Olha, la serveuse de Lviv, explique : « Certains pays européens ont été incroyablement solidaires – politiquement, économiquement, et même émotionnellement. Mais j’ai l’impression que l’Europe est déchirée entre la solidarité et ses intérêts personnels. » Elle ajoute : « L’UE semble marcher sur un fil, tentant de concilier ses valeurs avec le pragmatisme. Mais ce n’est pas un conflit où la neutralité est utile. »
Dans ce paysage politique, la France ressort comme un soutien solide à l’Ukraine. Anton, le vétéran qui élève désormais ses filles à distance, indique : « Tout ce que Macron a fait jusqu’à présent a été très utile et il a tenu ses promesses ». Zelensky et Macron sont connus pour entretenir une relation personnelle proche, s’appelant sur leurs téléphones personnels.
Pour tous les Ukrainiens interrogés, la guerre est véritablement une guerre européenne : « Si l’Ukraine est vaincue, ce n’est qu’une question de temps avant que la Russie n’envahisse l’Europe : les pays baltes, la Pologne… » explique Gleb.
Et après ?
Même si la guerre cessait demain, les Ukrainiens savent que tout resterait à faire. « Il faudra gérer les traumatismes, le stress post-traumatique, les armes qui ont été distribuées au début du conflit, le vide laissé par les morts », dit Gleb.
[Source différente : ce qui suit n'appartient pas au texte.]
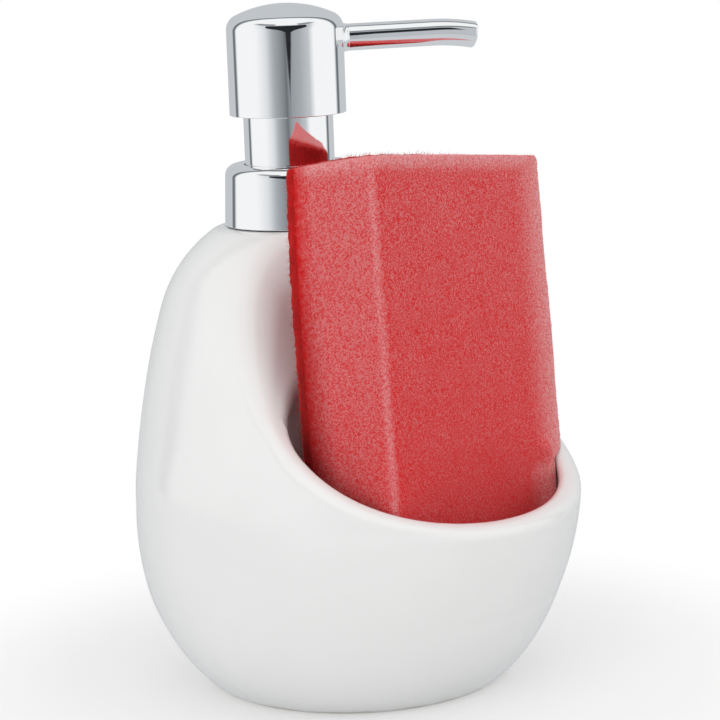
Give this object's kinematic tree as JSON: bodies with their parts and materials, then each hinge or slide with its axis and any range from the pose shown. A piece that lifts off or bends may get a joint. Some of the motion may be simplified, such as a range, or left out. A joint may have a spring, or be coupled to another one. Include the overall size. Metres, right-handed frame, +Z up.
{
  "type": "soap pump caddy",
  "caption": "Egg-shaped ceramic caddy with a chrome soap pump behind and an open cup that holds a sponge in front.",
  "frame": {"origin": "centre of the round foot, on the table", "axes": "+Z up, +X from the pump towards the cup's front lip, +Y to the side that the spout points to"},
  "size_m": [0.1152, 0.1152, 0.174],
  "materials": {
    "glazed_white": "glossy glaze",
    "chrome": "mirror polish",
    "white_plastic": "satin",
    "clear_plastic": "cloudy, glossy",
    "seal_rubber": "matt",
    "spring_steel": "bright drawn wire",
    "valve_steel": "polished",
    "red_foam": "open-cell foam, matt",
    "red_scourer": "coarse non-woven pad, matt"
  },
  "bodies": {
    "caddy": {"ceramic_body": "glazed_white"},
    "pump": {"neck_stopper": "seal_rubber", "plug_body": "white_plastic", "collar_liner": "white_plastic", "collar_shell": "chrome", "seal_washer": "seal_rubber", "pump_housing": "clear_plastic", "dip_tube": "clear_plastic", "ball_cage": "white_plastic", "return_spring": "spring_steel", "stem_guide": "white_plastic", "stem_seal": "seal_rubber"},
    "inlet_valve": {"inlet_ball": "valve_steel"},
    "plunger": {"piston_seat": "white_plastic", "piston": "clear_plastic"},
    "head": {"stem": "white_plastic", "stem_sleeve": "chrome", "head_core": "white_plastic", "head_shell": "chrome", "spout_tube": "chrome", "spout_liner": "white_plastic"},
    "outlet_valve": {"outlet_ball": "valve_steel"},
    "sponge": {"sponge_foam": "red_foam", "scourer_pad": "red_scourer"}
  },
  "joints": [
    {"name": "pump_lift_out", "type": "slide", "parent": "caddy", "child": "pump", "axis": [0, 0, 1], "range_m": [0, 0.125]},
    {"name": "head_press", "type": "slide", "parent": "pump", "child": "plunger", "axis": [0, 0, -1], "range_m": [0, 0.012], "stiffness_N_per_m": 250, "springref_m": -0.03, "deforming": ["return_spring"]},
    {"name": "head_swivel", "type": "hinge", "parent": "plunger", "child": "head", "pos_m": [-0.0175, 0, 0.14], "axis": [0, 0, 1], "continuous": true},
    {"name": "inlet_ball_lift", "type": "slide", "parent": "pump", "child": "inlet_valve", "axis": [0, 0, 1], "range_m": [0, 0.0015]},
    {"name": "outlet_ball_lift", "type": "slide", "parent": "head", "child": "outlet_valve", "axis": [0, 0, 1], "range_m": [0, 0.0015]},
    {"name": "sponge_lift", "type": "slide", "parent": "caddy", "child": "sponge", "axis": [0, 0, 1], "range_m": [0, 0.1]}
  ]
}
Olha ajoute : « Il faudra tout reconstruire. Pas seulement les maisons, mais aussi la confiance, l’avenir. »
Elle pense néanmoins à un futur sans guerre : « Si c’est une vraie paix, peut-être que je pourrai dormir sans être réveillée par les alertes d’attaques aériennes à 3h du matin ». Pour Viktor, à Sloviansk, ce serait simplement « cultiver sans craindre les drones, ne plus vivre sous la menace des roquettes. Cela signifie que mon fils pourrait rentrer, et que ma petite-fille pourrait aller à l’école en sécurité ».
Mais tous les Ukrainiens ne parviennent pas à s’imaginer un futur sans guerre. Mykola Mykolaienko, agriculteur de 38 ans près de Kyiv, résume son rapport aux négociations actuelles : « Pour l’instant, je ne vis que dans le présent, j’ai abandonné l’idée d’un futur. Je n’y pense même plus. C’est tout ». Il conclut : « J’espère sans espoir ».